Sì, ci sono stati molti momenti in cui ho pensato di mollare, soprattutto quando ero più giovane e non capivo a pieno perché dovessi fare così tanti sacrifici. Tuttavia, con il tempo ho capito che ogni difficoltà è parte del percorso. Non ho mai rinunciato perché amo profondamente questo mestiere, e credo che ogni giorno mi dia la possibilità di imparare e di migliorare.

La Stella Michelin non è mai stata per me un obiettivo, ma un riconoscimento per il lavoro che faccio. Penso che ci siano chef che vivono per questo premio e altri che, come me, lavorano con passione senza cercare l’immagine. La stella viene e va, ma la sostanza è ciò che resta: la costanza nel talento, la cura per il cliente e l’amore per il mestiere sono le cose che veramente contano.

Accolgo le critiche con spirito aperto, sempre. Se sono costruttive, possono essere una grande occasione di crescita. In passato, mi sono trovato a lavorare in cucine molto complesse, e oggi cerchiamo sempre di soddisfare i nostri clienti. Come diceva mia nonna, se i piatti tornano puliti, vuol dire che abbiamo fatto un buon lavoro.

Il mio consiglio è di non avere paura di sognare. Sbagliare è umano, ma ciò che conta è metterci sempre impegno e passione. Ogni giovane che si avvicina alla cucina dovrebbe trovare un posto dove si sente bene, senza farsi limitare dalle etichette o dalle aspettative degli altri. I sogni vanno coltivati, senza mai perdere la speranza.

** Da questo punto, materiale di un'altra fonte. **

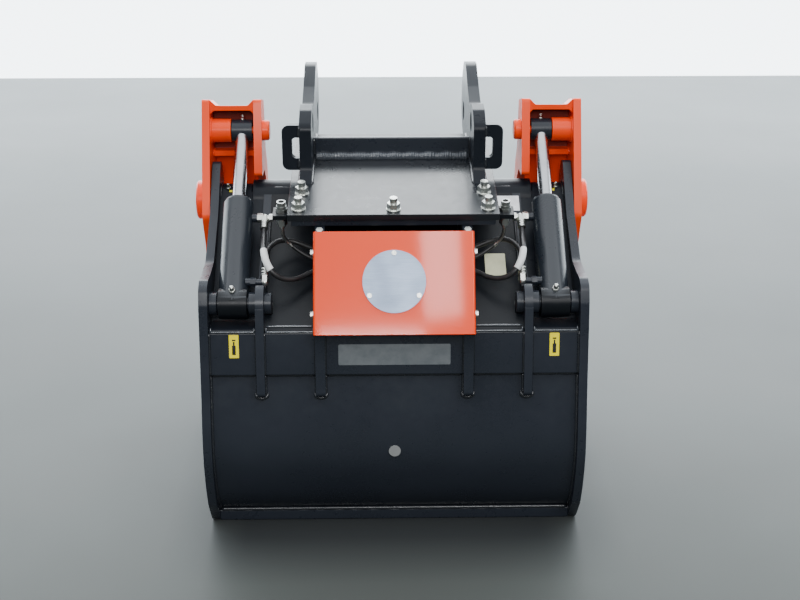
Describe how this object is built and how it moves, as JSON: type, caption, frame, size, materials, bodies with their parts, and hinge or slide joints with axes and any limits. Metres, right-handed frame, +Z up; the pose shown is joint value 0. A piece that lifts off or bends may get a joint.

Non credo di aver realizzato tutti i miei sogni, anzi. Sono felice per ciò che ho raggiunto, ma c’è sempre spazio per nuovi progetti. Uno dei miei sogni è aprire una chambre d’hôtes sul mare, con sei camere eleganti. Negli ultimi anni, però, non ho avuto il tempo di concentrarmi su questo progetto, quindi vedremo cosa riserverà il futuro.